# WHAT IS ASKED
Repeat the whole of the data, keeping every detail the same.
— begin PROVIDED MATERIAL —
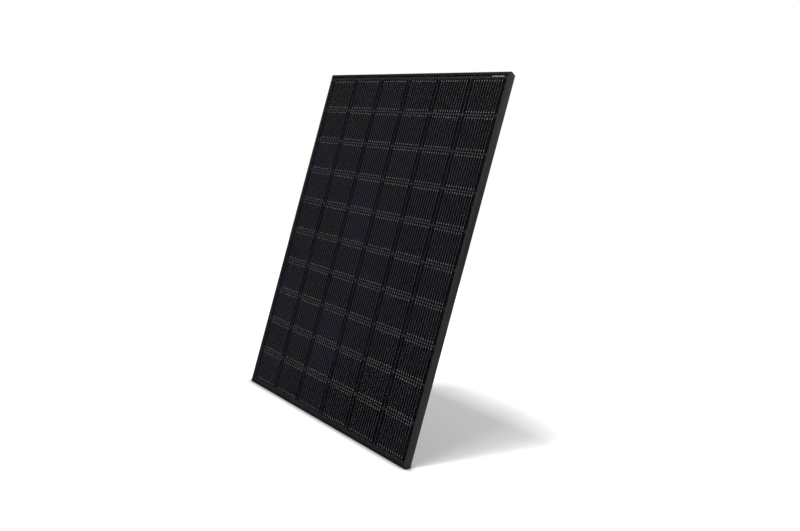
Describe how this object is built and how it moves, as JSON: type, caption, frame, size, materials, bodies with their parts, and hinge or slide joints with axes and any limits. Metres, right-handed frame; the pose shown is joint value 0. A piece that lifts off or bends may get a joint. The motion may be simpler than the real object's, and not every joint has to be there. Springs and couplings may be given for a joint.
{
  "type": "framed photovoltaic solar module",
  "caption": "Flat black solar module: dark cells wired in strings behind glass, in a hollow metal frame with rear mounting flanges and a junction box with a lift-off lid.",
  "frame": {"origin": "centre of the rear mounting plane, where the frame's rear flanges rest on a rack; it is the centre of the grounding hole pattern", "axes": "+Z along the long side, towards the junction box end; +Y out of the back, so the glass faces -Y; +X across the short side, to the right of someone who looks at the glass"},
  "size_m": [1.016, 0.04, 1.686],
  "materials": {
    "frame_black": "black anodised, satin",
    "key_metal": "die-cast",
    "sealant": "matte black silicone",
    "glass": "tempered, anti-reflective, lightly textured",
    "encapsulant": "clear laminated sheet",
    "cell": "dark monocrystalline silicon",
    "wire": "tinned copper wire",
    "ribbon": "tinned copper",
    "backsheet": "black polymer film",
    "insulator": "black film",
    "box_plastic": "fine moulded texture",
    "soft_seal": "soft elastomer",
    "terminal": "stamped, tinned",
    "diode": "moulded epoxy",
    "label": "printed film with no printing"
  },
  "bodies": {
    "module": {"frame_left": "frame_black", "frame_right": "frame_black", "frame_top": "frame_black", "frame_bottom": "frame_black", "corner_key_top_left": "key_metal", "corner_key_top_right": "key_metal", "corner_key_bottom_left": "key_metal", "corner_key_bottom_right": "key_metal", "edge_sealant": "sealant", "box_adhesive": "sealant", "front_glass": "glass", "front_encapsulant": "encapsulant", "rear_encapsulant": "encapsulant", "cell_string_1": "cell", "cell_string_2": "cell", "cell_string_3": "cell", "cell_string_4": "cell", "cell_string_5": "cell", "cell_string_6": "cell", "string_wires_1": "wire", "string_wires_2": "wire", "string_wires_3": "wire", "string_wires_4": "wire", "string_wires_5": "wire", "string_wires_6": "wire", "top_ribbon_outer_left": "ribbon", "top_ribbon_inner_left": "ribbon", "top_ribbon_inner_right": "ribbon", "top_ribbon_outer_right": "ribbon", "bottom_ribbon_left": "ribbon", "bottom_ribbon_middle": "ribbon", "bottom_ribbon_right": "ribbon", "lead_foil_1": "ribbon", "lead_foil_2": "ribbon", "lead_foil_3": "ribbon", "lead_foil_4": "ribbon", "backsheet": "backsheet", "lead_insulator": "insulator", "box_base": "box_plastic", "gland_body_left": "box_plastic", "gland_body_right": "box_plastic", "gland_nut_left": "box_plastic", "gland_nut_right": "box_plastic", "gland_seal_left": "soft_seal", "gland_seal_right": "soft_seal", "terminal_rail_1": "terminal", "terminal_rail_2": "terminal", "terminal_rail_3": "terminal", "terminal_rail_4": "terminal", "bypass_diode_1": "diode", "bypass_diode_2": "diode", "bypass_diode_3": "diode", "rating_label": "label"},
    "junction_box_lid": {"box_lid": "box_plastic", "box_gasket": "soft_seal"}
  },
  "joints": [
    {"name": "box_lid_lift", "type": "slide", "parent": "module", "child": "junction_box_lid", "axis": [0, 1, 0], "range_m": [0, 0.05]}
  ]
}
— end PROVIDED MATERIAL —
# ANSWER TO THE EXERCISE
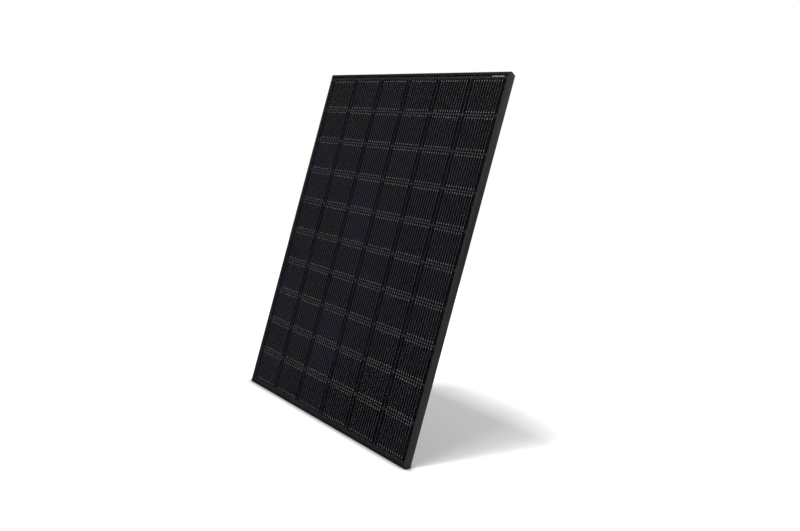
Describe how this object is built and how it moves, as JSON: type, caption, frame, size, materials, bodies with their parts, and hinge or slide joints with axes and any limits. Metres, right-handed frame; the pose shown is joint value 0. A piece that lifts off or bends may get a joint. The motion may be simpler than the real object's, and not every joint has to be there. Springs and couplings may be given for a joint.
{
  "type": "framed photovoltaic solar module",
  "caption": "Flat black solar module: dark cells wired in strings behind glass, in a hollow metal frame with rear mounting flanges and a junction box with a lift-off lid.",
  "frame": {"origin": "centre of the rear mounting plane, where the frame's rear flanges rest on a rack; it is the centre of the grounding hole pattern", "axes": "+Z along the long side, towards the junction box end; +Y out of the back, so the glass faces -Y; +X across the short side, to the right of someone who looks at the glass"},
  "size_m": [1.016, 0.04, 1.686],
  "materials": {
    "frame_black": "black anodised, satin",
    "key_metal": "die-cast",
    "sealant": "matte black silicone",
    "glass": "tempered, anti-reflective, lightly textured",
    "encapsulant": "clear laminated sheet",
    "cell": "dark monocrystalline silicon",
    "wire": "tinned copper wire",
    "ribbon": "tinned copper",
    "backsheet": "black polymer film",
    "insulator": "black film",
    "box_plastic": "fine moulded texture",
    "soft_seal": "soft elastomer",
    "terminal": "stamped, tinned",
    "diode": "moulded epoxy",
    "label": "printed film with no printing"
  },
  "bodies": {
    "module": {"frame_left": "frame_black", "frame_right": "frame_black", "frame_top": "frame_black", "frame_bottom": "frame_black", "corner_key_top_left": "key_metal", "corner_key_top_right": "key_metal", "corner_key_bottom_left": "key_metal", "corner_key_bottom_right": "key_metal", "edge_sealant": "sealant", "box_adhesive": "sealant", "front_glass": "glass", "front_encapsulant": "encapsulant", "rear_encapsulant": "encapsulant", "cell_string_1": "cell", "cell_string_2": "cell", "cell_string_3": "cell", "cell_string_4": "cell", "cell_string_5": "cell", "cell_string_6": "cell", "string_wires_1": "wire", "string_wires_2": "wire", "string_wires_3": "wire", "string_wires_4": "wire", "string_wires_5": "wire", "string_wires_6": "wire", "top_ribbon_outer_left": "ribbon", "top_ribbon_inner_left": "ribbon", "top_ribbon_inner_right": "ribbon", "top_ribbon_outer_right": "ribbon", "bottom_ribbon_left": "ribbon", "bottom_ribbon_middle": "ribbon", "bottom_ribbon_right": "ribbon", "lead_foil_1": "ribbon", "lead_foil_2": "ribbon", "lead_foil_3": "ribbon", "lead_foil_4": "ribbon", "backsheet": "backsheet", "lead_insulator": "insulator", "box_base": "box_plastic", "gland_body_left": "box_plastic", "gland_body_right": "box_plastic", "gland_nut_left": "box_plastic", "gland_nut_right": "box_plastic", "gland_seal_left": "soft_seal", "gland_seal_right": "soft_seal", "terminal_rail_1": "terminal", "terminal_rail_2": "terminal", "terminal_rail_3": "terminal", "terminal_rail_4": "terminal", "bypass_diode_1": "diode", "bypass_diode_2": "diode", "bypass_diode_3": "diode", "rating_label": "label"},
    "junction_box_lid": {"box_lid": "box_plastic", "box_gasket": "soft_seal"}
  },
  "joints": [
    {"name": "box_lid_lift", "type": "slide", "parent": "module", "child": "junction_box_lid", "axis": [0, 1, 0], "range_m": [0, 0.05]}
  ]
}